What the future holds, despite my constant speculation and conjecture, is beyond my ability to fully grasp.  I appreciate this, because I know that eventually it is going to get real bad.  When I try to imagine what it will be like, I try to imagine myself trapped inside a marble statue, unable to move or speak, and I can never really get myself there.  When my meds wear off and my living rigor mortis starts to set in is when I come closest to getting it, but even that is always temporary, and I can’t wrap my head around what it will be like when it becomes permanent, when the off periods finally overtake and eliminate the on periods, and what it will be like when the good days are all spent and gone.

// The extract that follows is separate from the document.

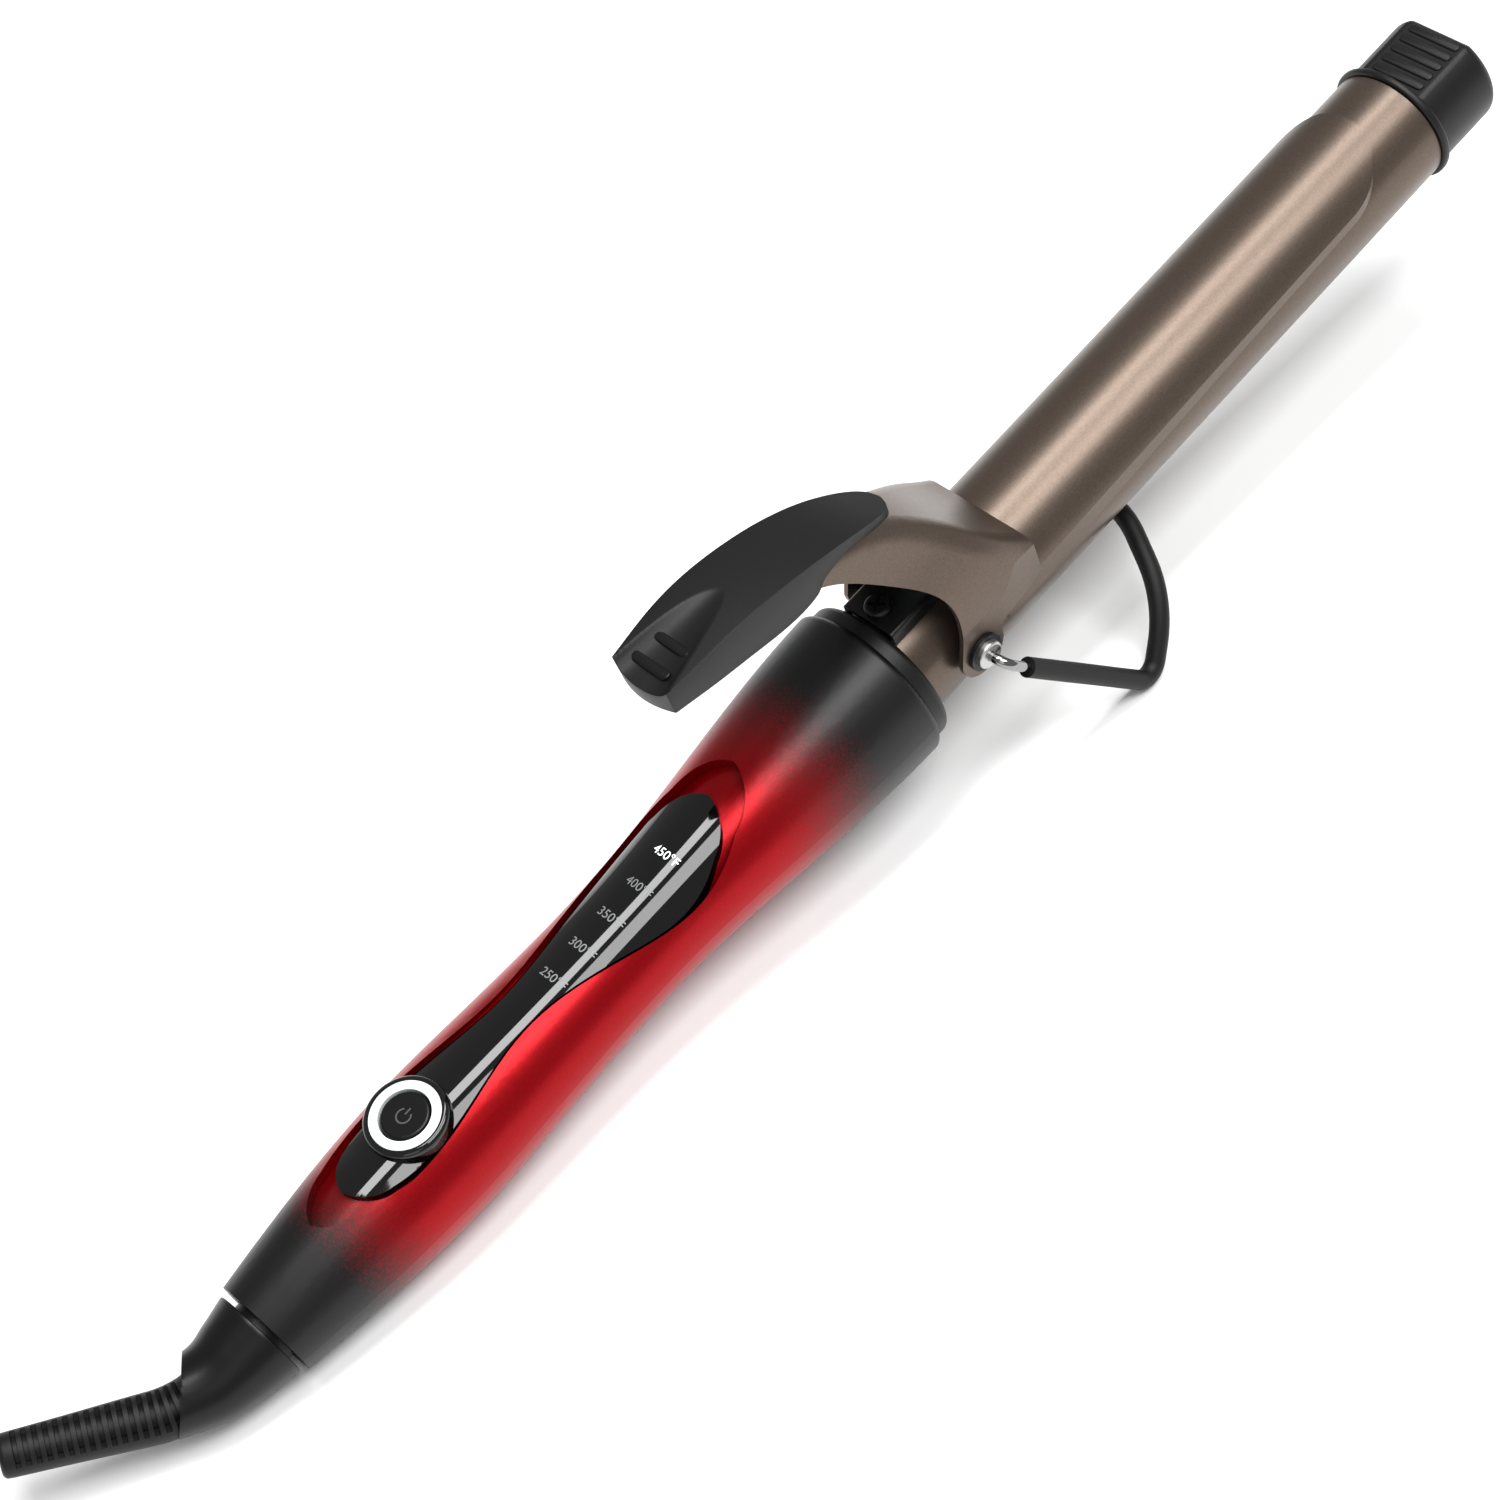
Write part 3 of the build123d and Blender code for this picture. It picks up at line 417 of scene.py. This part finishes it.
def scoop(x, y):
    """How far the finger scoop lies below the thumb rest's top."""
    reach = (SCOOP_X[1] - x) / (SCOOP_X[1] - SCOOP_X[0]) - (y / SCOOP_HALF_WIDTH) ** 2
    share = max(0.0, min(1.0, reach))
    return SCOOP_DEPTH * (1 - (1 - share) ** SCOOP_FALL)


def thumb_rest():
    """Moulded lever tip: a crowned bar, pointed in plan at the far end, with a parabolic finger scoop."""
    stations = evenly(THUMB_PLAN[0][0], THUMB_PLAN[-1][0], THUMB_STATIONS)
    shares = evenly(-1.0, 1.0, THUMB_COLUMNS)
    top, under = [], []
    for number, x in enumerate(stations):
        half = eased(THUMB_PLAN, x)
        back = THUMB_BULGE * max(0.0, 1 - number / THUMB_BULGE_STATIONS)
        spots = [(x - back * (1 - share * share), half * share) for share in shares]
        top.append([(px, py, eased(THUMB_TOP, px) - THUMB_CROWN * (py / 8) ** 2 - scoop(px, py))
                    for px, py in spots])
        under.append([(px, py * THUMB_DRAFT, eased(THUMB_UNDER, px)) for px, py in spots])
    form = [upper + lower[::-1] for upper, lower in zip(top, under)]
    mesh = skin("thumb_rest_moulding", form, around=True)
    solid = bmesh.new()
    solid.from_mesh(mesh)
    edges = [edge for edge in solid.edges if edge.is_boundary]
    bmesh.ops.holes_fill(solid, edges=edges)
    bmesh.ops.recalc_face_normals(solid, faces=solid.faces)
    solid.to_mesh(mesh)
    solid.free()
    settled("thumb_rest_moulding", mesh, MATTE, "clamp", ["thumb_rest"],
            modifiers=[rounding(MOULD_ROUNDING)], sharp=50)


def bar_tree(name, look):
    """A row of rounded bars along X, each as long as Length across Y, standing on Z = 0."""
    tree, sizes = start_tree(name, ("Count", "Pitch", "Length", "Width", "Height"))
    outline = add(tree, "GeometryNodeCurvePrimitiveQuadrilateral", {
        "Width": sizes["Width"], "Height": sizes["Length"]})
    radius = add(tree, "ShaderNodeMath", {0: sizes["Width"], 1: 0.48}, operation="MULTIPLY")
    oval = add(tree, "GeometryNodeFilletCurve", {
        "Curve": outline.outputs[0], "Radius": radius.outputs[0], "Count": 8}, mode="POLY")
    base = add(tree, "GeometryNodeFillCurve", {"Curve": oval.outputs[0]}, mode="NGONS")
    raised = add(tree, "GeometryNodeExtrudeMesh", {
        "Mesh": base.outputs[0], "Offset Scale": sizes["Height"], "Individual": False})
    foot = add(tree, "GeometryNodeFlipFaces", {"Mesh": base.outputs[0]})
    both = add(tree, "GeometryNodeJoinGeometry")
    tree.links.new(foot.outputs[0], both.inputs[0])
    tree.links.new(raised.outputs[0], both.inputs[0])
    bar = add(tree, "GeometryNodeMergeByDistance", {"Geometry": both.outputs[0], "Distance": 0.001})
    step = add(tree, "ShaderNodeCombineXYZ", {"X": sizes["Pitch"]})
    row = add(tree, "GeometryNodeMeshLine", {"Count": sizes["Count"], "Offset": step.outputs[0]})
    bars = add(tree, "GeometryNodeInstanceOnPoints", {"Points": row.outputs[0], "Instance": bar.outputs[0]})
    end_tree(tree, bars.outputs[0], look)
    return tree


THUMB_RIBS = {"Count": 2, "Pitch": 5.2, "Length": 9.0, "Width": 2.0, "Height": 0.75}
RIB_PLACE = (124.1, 0.4, 53.75)
RIB_BOW = (0.25, 0.55)
RIB_RISE = 0.06


def thumb_ribs():
    """Two rounded ribs across the scoop, which keep the thumb from sliding."""
    mesh = grown(bar_tree("rib_row", MATTE), THUMB_RIBS, [rounding(MOULD_ROUNDING)])
    for vertex in mesh.vertices:
        bow = (vertex.co.y / (THUMB_RIBS["Length"] / 2)) ** 2
        vertex.co.x += RIB_BOW[0] * bow
        vertex.co.z += RIB_BOW[1] * bow + RIB_RISE * vertex.co.x
    seat = IRON @ Matrix.Translation(Vector(RIB_PLACE) * MM)
    settled("thumb_ribs", mesh, SATIN, "clamp", place=seat, sharp=50)


# ---------------------------------------------------------------- cool tip

TIP_X = (319.5, 338.0)
TIP_R = 12.4
TIP_FLANGE = (13.6, 1.8)
TIP_FLAT = 10.1
TIP_EDGE = 2.2
TIP_BORE_R = 11.0
TIP_RIM_ROUND = 0.4
TIP_BARS = {"Count": 5, "Pitch": 2.85, "Length": 12.2, "Width": 1.95, "Height": 0.45}
TIP_BARS_X = 323.9
TIP_BARS_SUNK = 0.1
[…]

I’ve been aware, maybe too aware, of the limited number of good days still left, and I’ve made many pledges and promises about how I’d spend them. I’ve tried my best to honor these pledges, but old habits are hard to break, especially when the old habit is life itself.  Life remains about 80% routine and tedium, the same routine and tedium that it’s always been.  It’s true that there is beauty and wonder in that tedium, and it’s true I have been able to see that more frequently since my diagnosis, but the nature of tedium is such that it just occurs, and that’s how it has to be, because it’s the tedium that gets us from day to day, and if we were to always stop and savor and celebrate the miracles in it all, well, we’d never get a damn thing done.

Now I am just a few months shy of my 53rd birthday, and it’s been over four months since I stopped working. Tonight I’m thinking about those invisible nighttime voices I heard when I was a kid. I write them off as the product of a child’s overactive imagination.

But if those voices weren’t real, I ask myself, what else have I imagined? What is real?  Did I really have a career as an I.T. Manager? Were all of those projects and deadlines and all that work and stress and all the triumphs and failures real? Or did I imagine it all? My wife is upstairs sleeping. Considering the mathematics of infinite time and space, did I really meet and love and marry my perfect soul mate? And she loved me, too? This is all getting pretty far fetched. The odds are incalculable.

Maybe Parkinson’s is the only thing that is real. Maybe in fact the thing I can’t imagine, the eventual imprisonment of my mind and soul in the statue my body will become, has already happened, and maybe everything I’ve experienced has occurred within my imagination. Maybe those voices I heard when I was a kid were the last echoes of the real, outside world, and maybe everything else, all the pain and suffering, all the love and beauty, the incredible and the trivial, has taken place inside my head, a rationalized universe of my own creation to get me through the nightmare that is reality. This would explain the combination of the unlikely and unreal that has been my life so far.

Maybe beyond the horizons of this world, beyond the walls of infinity, a catatonic middle aged man sits alone in a wheelchair in the dusty corner of an institution for the insane and demented. Doctors and nurses shine bright lights in his eye, and see no activity, no hint of recognition. But a flashlight can’t illuminate the universe, or the infinity that lies behind and beyond those eyes.

In the end I’ll have no choice but to let Parkinson’s take me wherever it will take me. As it progresses, as I deteriorate, all I am and all I know will fade away, and I will be taken beyond – beyond the physical, beyond the emotional, beyond the boundaries of sanity and imagination, beyond death.

And when I am taken away from my friends, my family, and especially my wife, I will be taken beyond this Heaven, real or imagined, that I have been blessed to spend all my days in.